The state initiative encompasses classroom studies, community volunteer activities that provide pre-employment training along with work skills and motivational activities.

"Not many students know about this club, so if we could just get out there and express our voice and just let other people know. That is such a great opportunity," Zavala said.

The program has been at Dawson County High School for more than 15 years and has served more than 600 students, according to Kathie Fodor who works for the Georgia Department of Labor in the local high school.

"I joined the program five years ago in October and currently have 45 students in the program," Fodor said.

She tracks the students for a full year after graduation as well.

There is a limit to the number of students in the program in any given year, but Fodor makes sure she helps as best she can. Generally they have 25 seniors and 15 juniors.

"Because I only take about 40 students, I can hold their hand and help them," Fodor said.

When the 30-year teaching veteran from Fulton County began working with the students in Dawson County she said she learned how to text so she could communicate with them on a regular basis and keep them accountable.

"How are you doing? Do you need any help? How's your job?
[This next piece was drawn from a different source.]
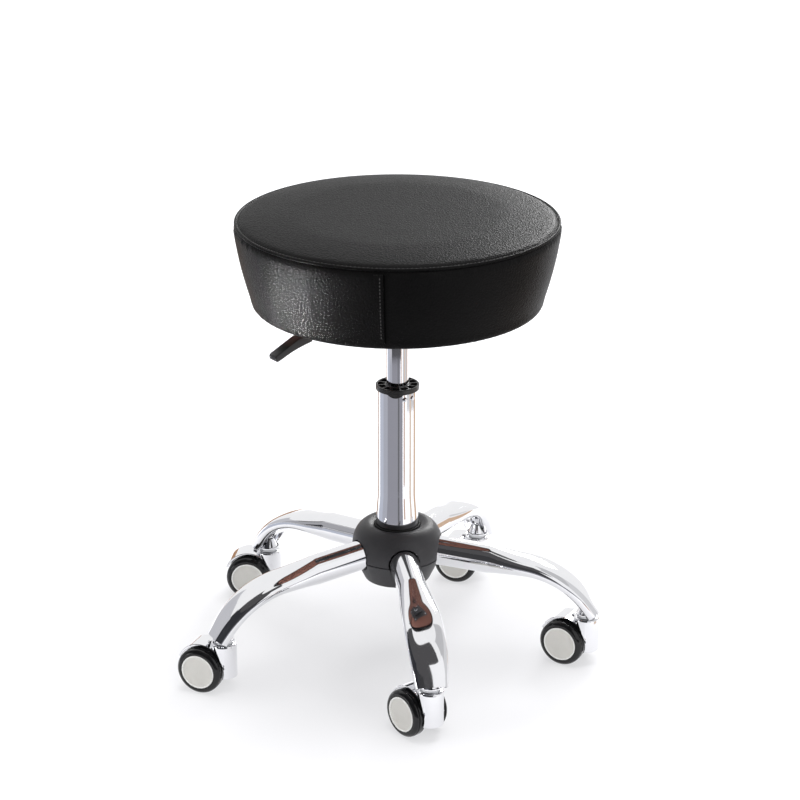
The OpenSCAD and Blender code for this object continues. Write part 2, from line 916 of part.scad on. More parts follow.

Anything that happens, that's my follow-up," she said.

Elizabeth Morris is a junior and worked with Fodor throughout the summer to get her resume together and find a job that would suit her.

After lots of work, she landed a receptionist's position at Pet Vet in Cumming.

"I have companies call me all the time because they love who we sent there," Fodor said.

"She is wonderful," Morris said about Fodor.

DCHS graduate Haelye Lewis comes back to visit with Fodor regularly and found a position with a local daycare because she has aspirations of working with young children at the preschool level.

"It [JGG] helped me know how to interview for jobs and write a good resume," she said.

Lewis' first job through the program was one she didn't enjoy and Fodor encouraged her to give it a chance for three months and even walked her through the process of properly resigning and moving on when the time came.

"Jobs for Georgia Graduates has an exceptional record helping students throughout Georgia overcome various barriers to graduation and work," said State Labor Commissioner Mark Butler in a release.

Fodor and JGG is able to help students of all kinds and she believes they all can use the help.

"What I like about our program, is we don't take stereotypes," she said. "I have all types of students, from the top 25 percent to the bottom 25 percent to those that never want to go to college and just want a full-time job to those that want a full ride to UGA [University of Georgia]."

When students first come into the program, she assesses their goals and their individual circumstances so that they can move forward with a plan for graduation and beyond.

Whatever the goal and whatever the obstacle, Fodor helps students navigate finding scholarship money and the practical aspects of getting into schools.

"Most of the money comes from what obstacles you face, what you overcame in your life. Every senior has an obstacle. I have never met one who didn't have an obstacle," she said.

"Last year, including HOPE and Pell, just the 25 JGG students got over $240,000. I am very proud of that," Fodor said.

Students meet with Fodor during regularly-scheduled club meetings to talk about things they have learned and plan projects.

"We also do fun and meaningful community projects that we present at competitions at the regional and state level," Walker said.